J’ouvre un metajournal. Pour raconter mon expérience dans le metavers naissant. Pour garder trace. Comme en 2011, au début de Twitter, et des formidables rencontres autour de la « twittérature« . Comme en 1996, où Alain, un ami canadien, m’a fait découvrir ce mot bizarre d’Internet et que j’avais interviewé dans mon fanzine « Opinion Publiques ». Un metajournal poétique, centré sur la poésie vivant là dedans, pour comprendre ce qui arrive et témoigner de la surprise qui, dans quelques années, nous semblera probablement à tous naïve et charmante.
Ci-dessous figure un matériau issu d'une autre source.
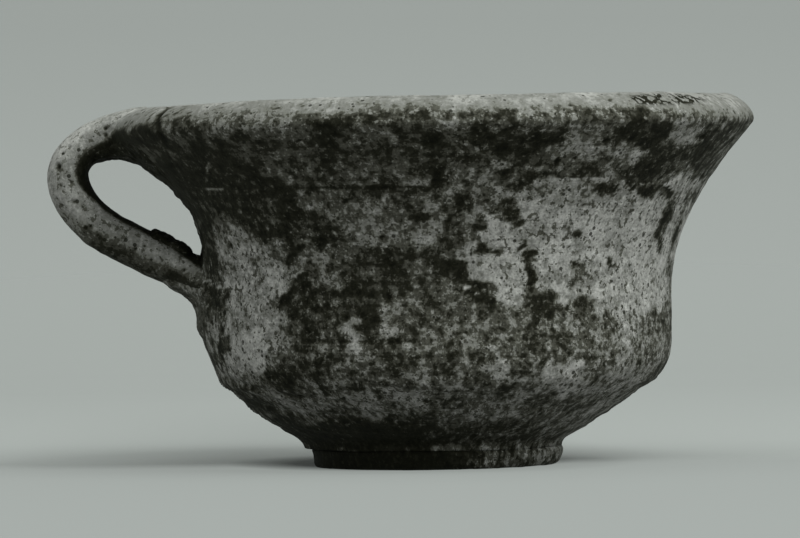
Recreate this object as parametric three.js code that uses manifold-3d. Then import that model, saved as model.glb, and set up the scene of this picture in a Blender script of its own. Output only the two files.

Qui nous emplira peut-être de nostalgie, une fois opérée la dématérialisation complète du monde.
Le 14 août 2021, j’ai acheté pour la dernière fois un exemplaire de Libération en papier, à l’occasion d’une « une » que je pressentais être historique, sous le regard incrédule de ma famille. C’était juste après que le patron de Facebook, Mark Zuckerberg, ait officialisé le lancement de son univers virtuel, le Metaverse, mettant 10% de son personnel sur le coup, et dévoilé le nouveau nom de baptême de son groupe Meta. Libé, à l’époque, parlait de Web 4.0. On est revenu depuis une unité et un espace en arrière. Web3. Déjà bien assez comme ça.
J’ai peur du metavers. Peur d’y perdre. Mon temps, ma concentration, ma vie. Et en même temps, comme chaque nouvelle innovation, j’ai envie d’y aller voir. C’est mon côté aventurier (de canapé). J’ai tenté de m’inscrire sur Decentraland, le monde virtuel où concerts et évènements sont proposés par de grandes marques. Nouveau supermarché expérientiel dans lequel seul compte l’instant, l’émotion vive et éphémère. La fabrique d’une vie de braises sur laquelle souffler constamment, au risque de l’extinction. Je n’ai pas réussi à y entrer : Une fois mon avatar crée et mes données personnelles enregistrées, ma machine a buguée. Pas assez puissante. La puissance de calcul est l’or du nouveau siècle. Je suis un pauvre hère avec mon vieux PC. Pas dans le game, désolé. Légère frustration. Légère, mais bien réelle.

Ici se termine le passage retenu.